» **WHAT THIS TASK INVOLVES**: Restate, word for word, all of the material shown below.
## start
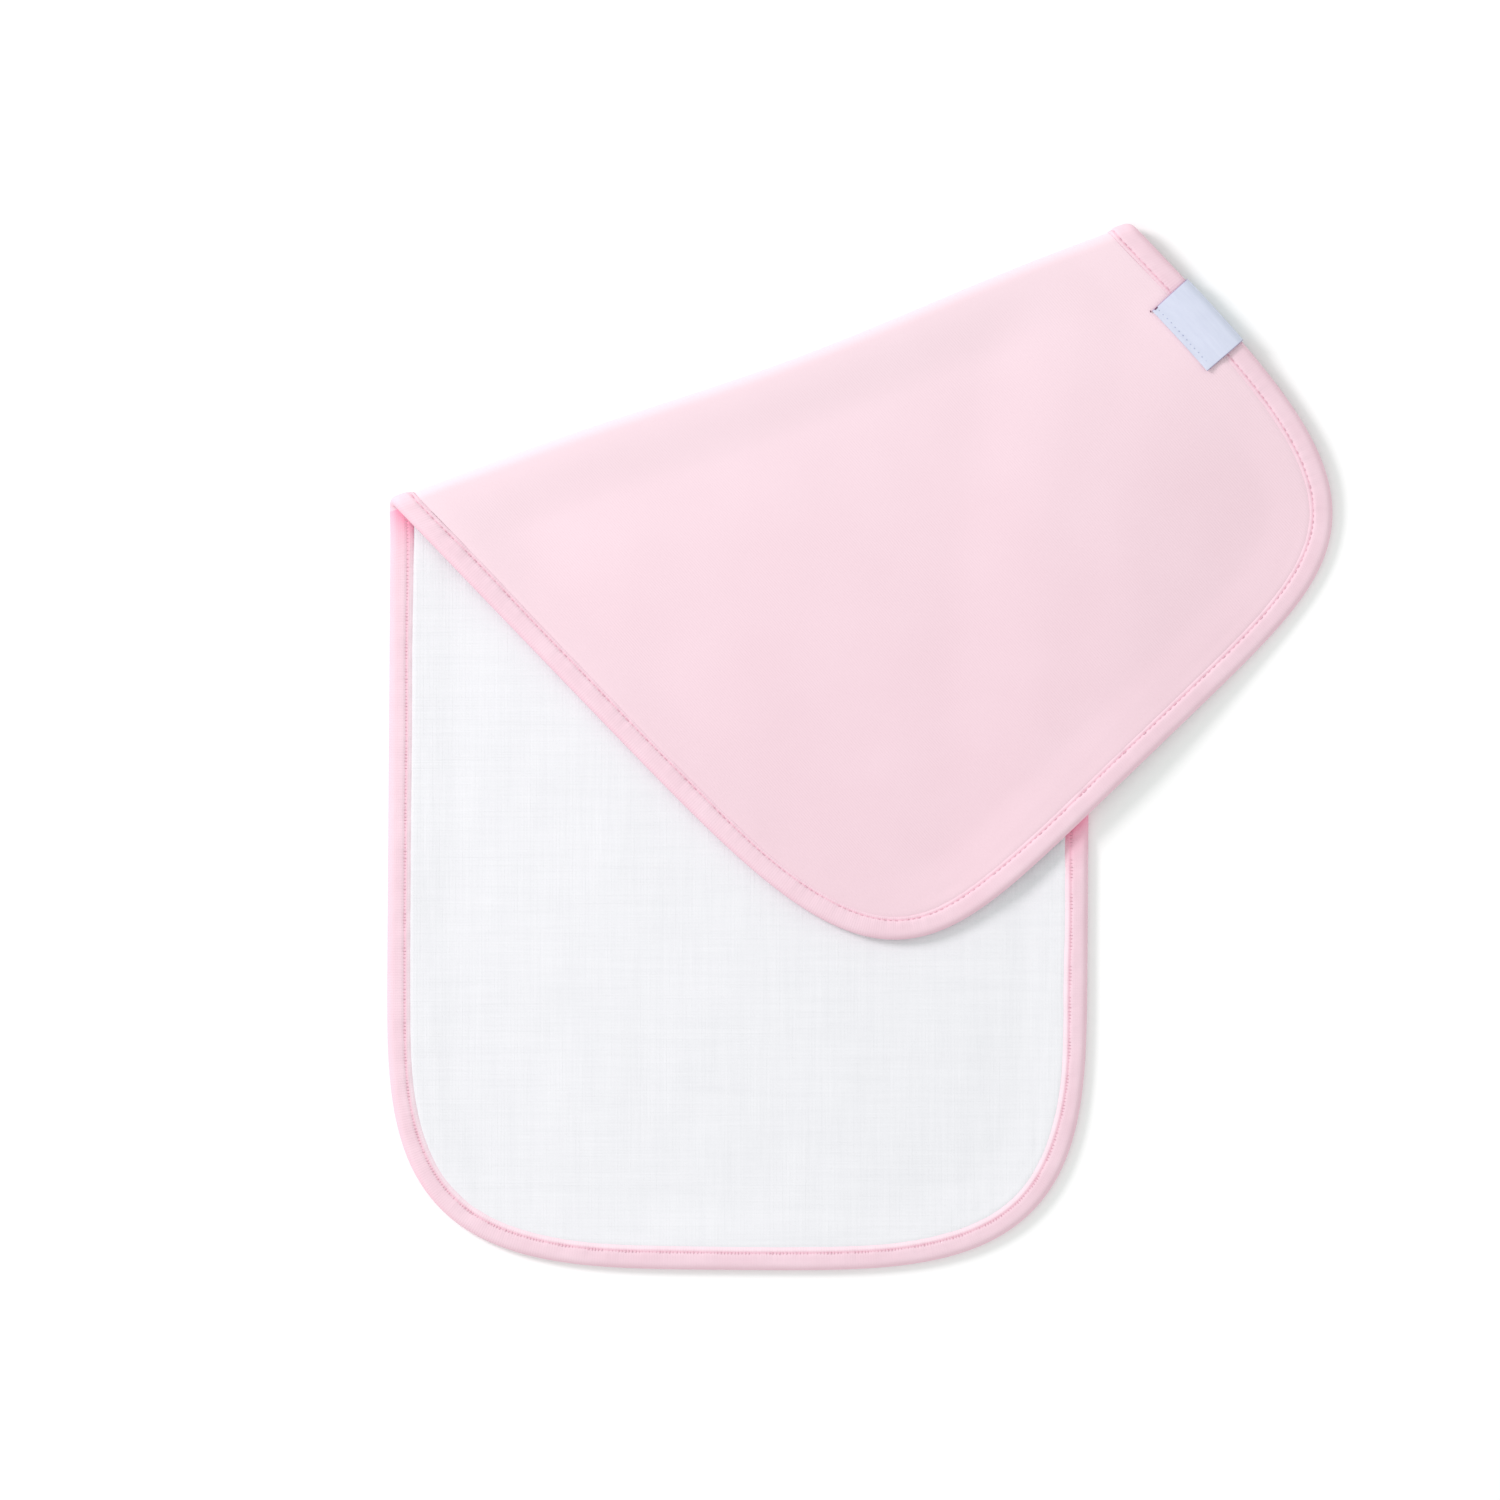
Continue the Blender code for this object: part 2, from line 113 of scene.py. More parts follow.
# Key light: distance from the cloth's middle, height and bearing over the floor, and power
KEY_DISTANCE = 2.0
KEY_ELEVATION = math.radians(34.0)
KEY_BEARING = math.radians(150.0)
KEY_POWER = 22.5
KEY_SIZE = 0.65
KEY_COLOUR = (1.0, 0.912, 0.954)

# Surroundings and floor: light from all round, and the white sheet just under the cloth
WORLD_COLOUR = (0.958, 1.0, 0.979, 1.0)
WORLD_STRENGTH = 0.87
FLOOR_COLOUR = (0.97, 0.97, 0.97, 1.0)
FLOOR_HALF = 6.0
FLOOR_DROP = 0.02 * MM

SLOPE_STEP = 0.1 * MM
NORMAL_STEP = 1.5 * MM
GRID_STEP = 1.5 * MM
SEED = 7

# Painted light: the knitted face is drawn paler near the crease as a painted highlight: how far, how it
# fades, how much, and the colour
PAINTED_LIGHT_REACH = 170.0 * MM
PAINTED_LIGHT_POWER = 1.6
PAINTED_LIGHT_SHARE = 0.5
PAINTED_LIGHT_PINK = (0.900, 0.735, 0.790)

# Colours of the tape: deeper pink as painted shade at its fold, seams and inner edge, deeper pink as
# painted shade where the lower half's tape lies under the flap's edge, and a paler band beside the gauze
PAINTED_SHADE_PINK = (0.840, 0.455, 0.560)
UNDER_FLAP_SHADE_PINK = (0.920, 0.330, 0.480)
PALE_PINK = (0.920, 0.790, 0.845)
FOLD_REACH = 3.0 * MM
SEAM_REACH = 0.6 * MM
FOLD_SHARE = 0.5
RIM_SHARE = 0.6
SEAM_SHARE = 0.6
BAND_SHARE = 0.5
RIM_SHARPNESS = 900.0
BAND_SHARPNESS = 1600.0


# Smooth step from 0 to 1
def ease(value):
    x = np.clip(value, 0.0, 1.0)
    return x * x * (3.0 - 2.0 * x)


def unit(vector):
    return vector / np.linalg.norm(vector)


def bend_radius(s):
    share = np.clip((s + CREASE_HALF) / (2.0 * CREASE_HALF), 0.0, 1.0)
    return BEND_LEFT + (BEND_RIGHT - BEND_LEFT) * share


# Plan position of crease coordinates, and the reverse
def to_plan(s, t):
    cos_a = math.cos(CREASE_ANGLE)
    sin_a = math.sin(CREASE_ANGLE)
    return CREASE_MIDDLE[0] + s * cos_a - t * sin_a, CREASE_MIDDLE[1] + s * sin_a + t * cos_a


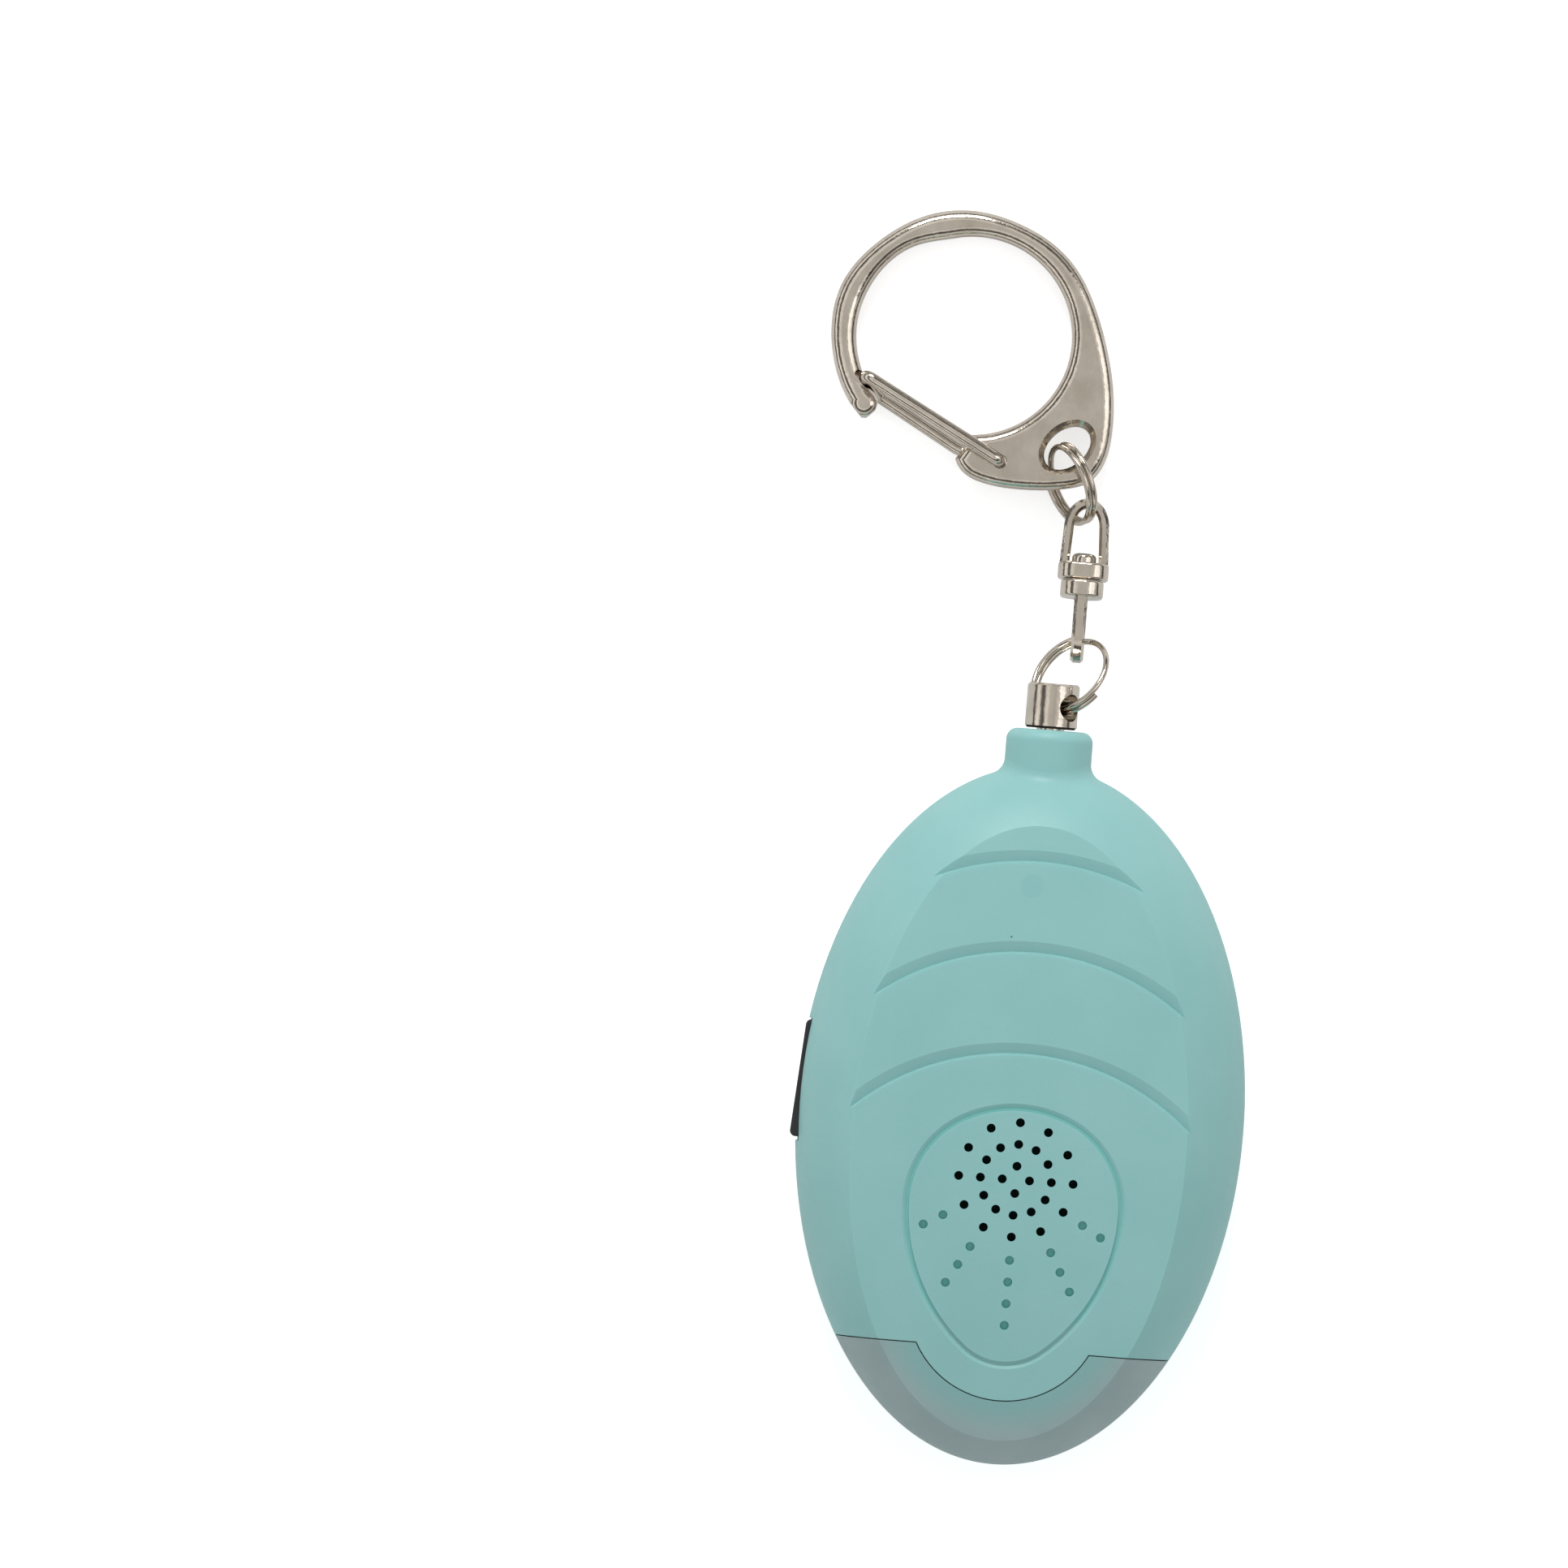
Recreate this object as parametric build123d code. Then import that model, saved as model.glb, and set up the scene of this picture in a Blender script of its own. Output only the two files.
## end
» **SOLVED PROBLEM**:
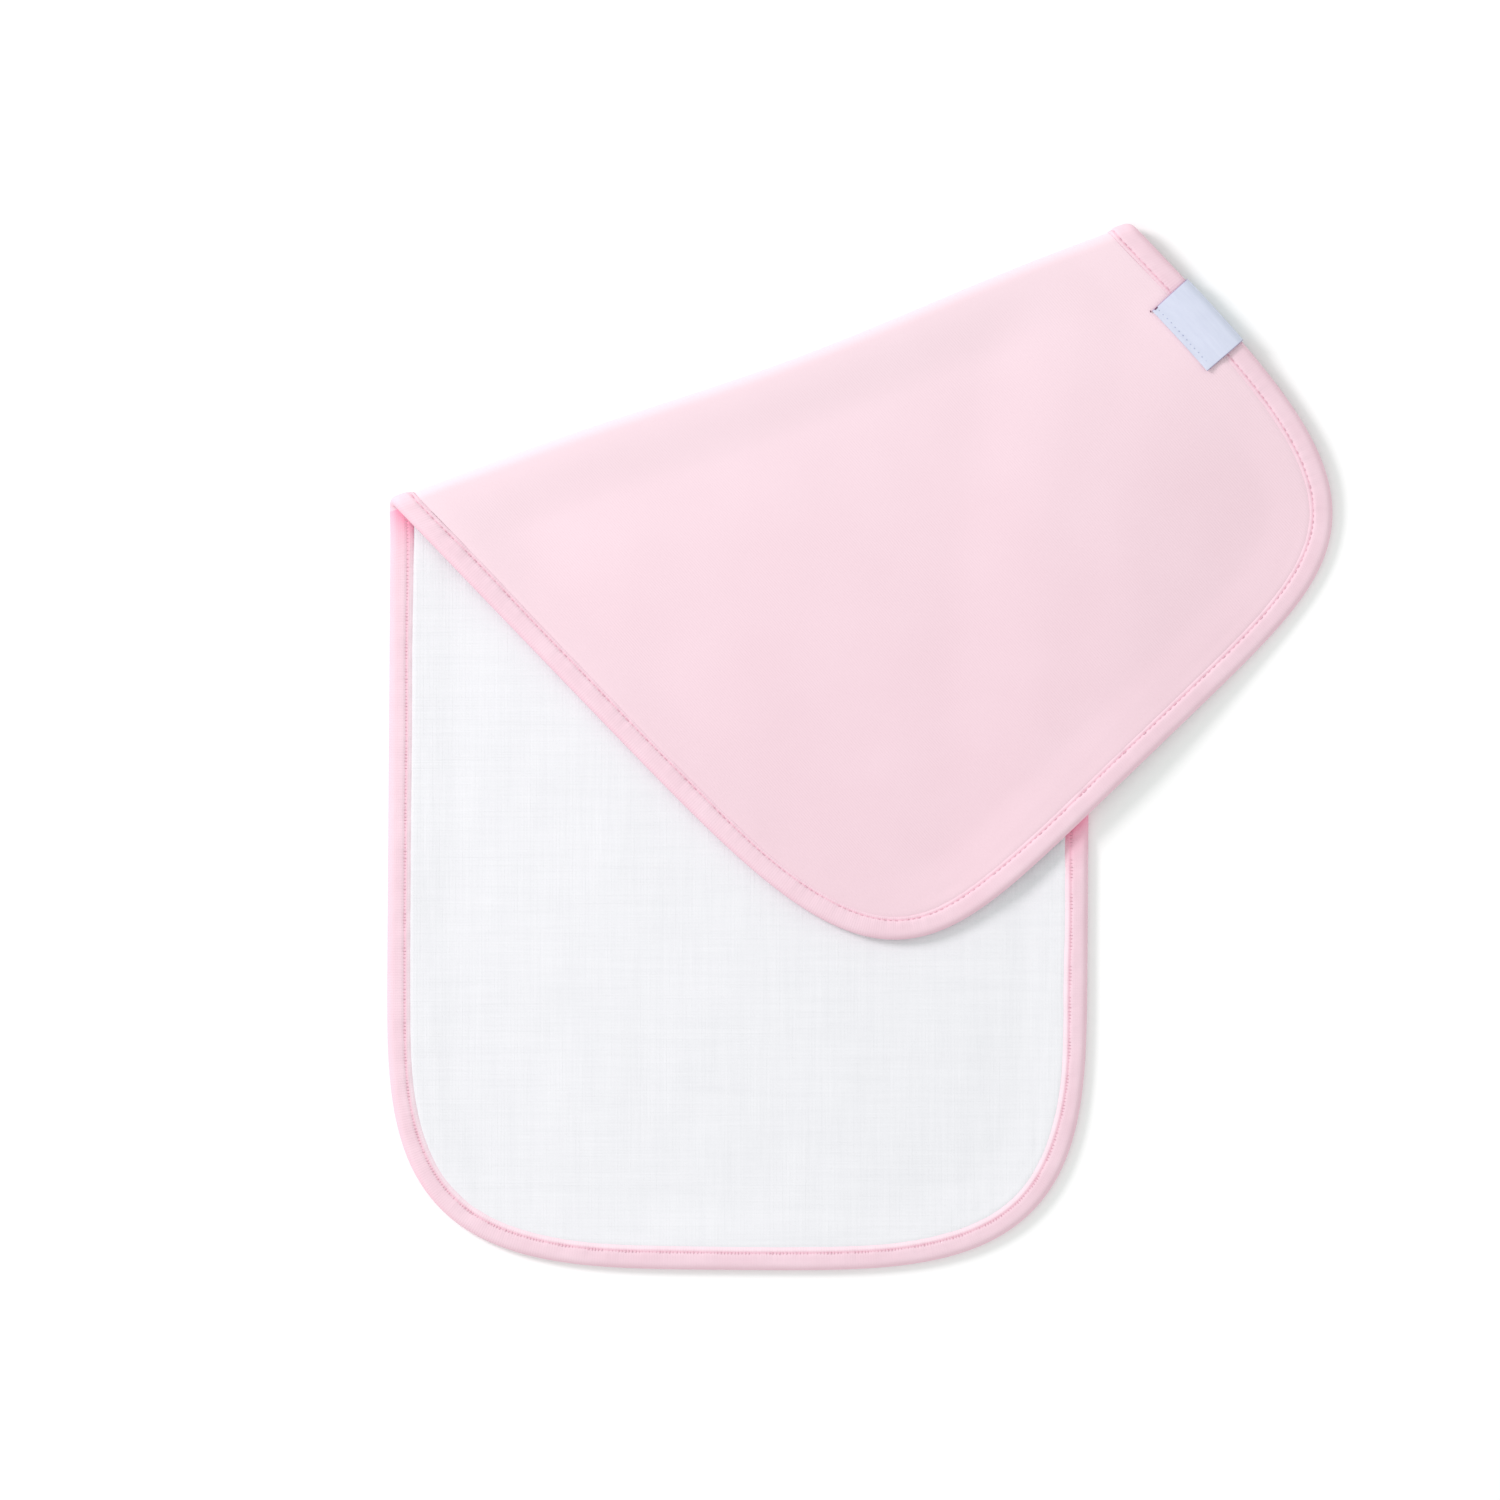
Continue the Blender code for this object: part 2, from line 113 of scene.py. More parts follow.
# Key light: distance from the cloth's middle, height and bearing over the floor, and power
KEY_DISTANCE = 2.0
KEY_ELEVATION = math.radians(34.0)
KEY_BEARING = math.radians(150.0)
KEY_POWER = 22.5
KEY_SIZE = 0.65
KEY_COLOUR = (1.0, 0.912, 0.954)

# Surroundings and floor: light from all round, and the white sheet just under the cloth
WORLD_COLOUR = (0.958, 1.0, 0.979, 1.0)
WORLD_STRENGTH = 0.87
FLOOR_COLOUR = (0.97, 0.97, 0.97, 1.0)
FLOOR_HALF = 6.0
FLOOR_DROP = 0.02 * MM

SLOPE_STEP = 0.1 * MM
NORMAL_STEP = 1.5 * MM
GRID_STEP = 1.5 * MM
SEED = 7

# Painted light: the knitted face is drawn paler near the crease as a painted highlight: how far, how it
# fades, how much, and the colour
PAINTED_LIGHT_REACH = 170.0 * MM
PAINTED_LIGHT_POWER = 1.6
PAINTED_LIGHT_SHARE = 0.5
PAINTED_LIGHT_PINK = (0.900, 0.735, 0.790)

# Colours of the tape: deeper pink as painted shade at its fold, seams and inner edge, deeper pink as
# painted shade where the lower half's tape lies under the flap's edge, and a paler band beside the gauze
PAINTED_SHADE_PINK = (0.840, 0.455, 0.560)
UNDER_FLAP_SHADE_PINK = (0.920, 0.330, 0.480)
PALE_PINK = (0.920, 0.790, 0.845)
FOLD_REACH = 3.0 * MM
SEAM_REACH = 0.6 * MM
FOLD_SHARE = 0.5
RIM_SHARE = 0.6
SEAM_SHARE = 0.6
BAND_SHARE = 0.5
RIM_SHARPNESS = 900.0
BAND_SHARPNESS = 1600.0


# Smooth step from 0 to 1
def ease(value):
    x = np.clip(value, 0.0, 1.0)
    return x * x * (3.0 - 2.0 * x)


def unit(vector):
    return vector / np.linalg.norm(vector)


def bend_radius(s):
    share = np.clip((s + CREASE_HALF) / (2.0 * CREASE_HALF), 0.0, 1.0)
    return BEND_LEFT + (BEND_RIGHT - BEND_LEFT) * share


# Plan position of crease coordinates, and the reverse
def to_plan(s, t):
    cos_a = math.cos(CREASE_ANGLE)
    sin_a = math.sin(CREASE_ANGLE)
    return CREASE_MIDDLE[0] + s * cos_a - t * sin_a, CREASE_MIDDLE[1] + s * sin_a + t * cos_a


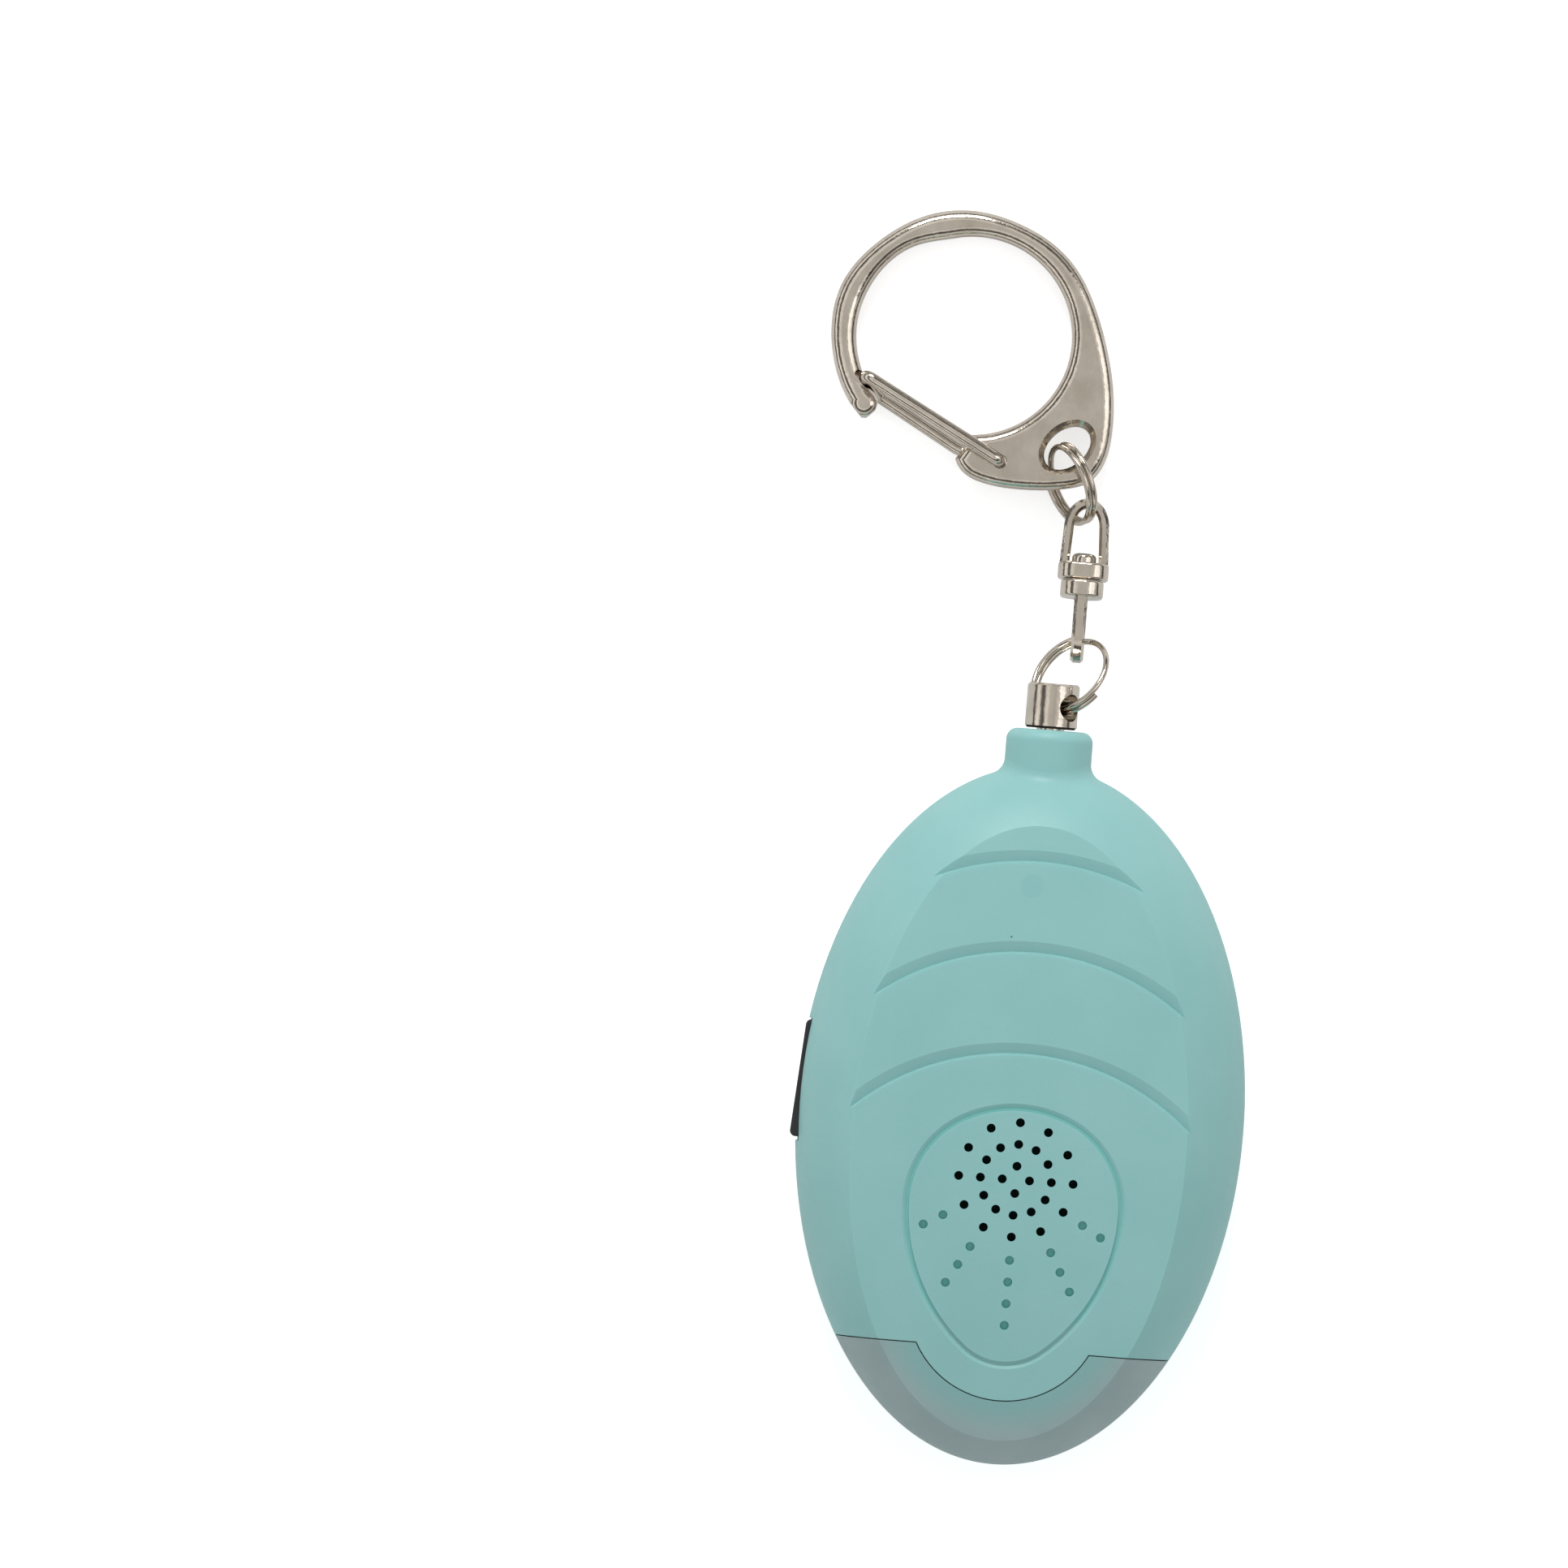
Recreate this object as parametric build123d code. Then import that model, saved as model.glb, and set up the scene of this picture in a Blender script of its own. Output only the two files.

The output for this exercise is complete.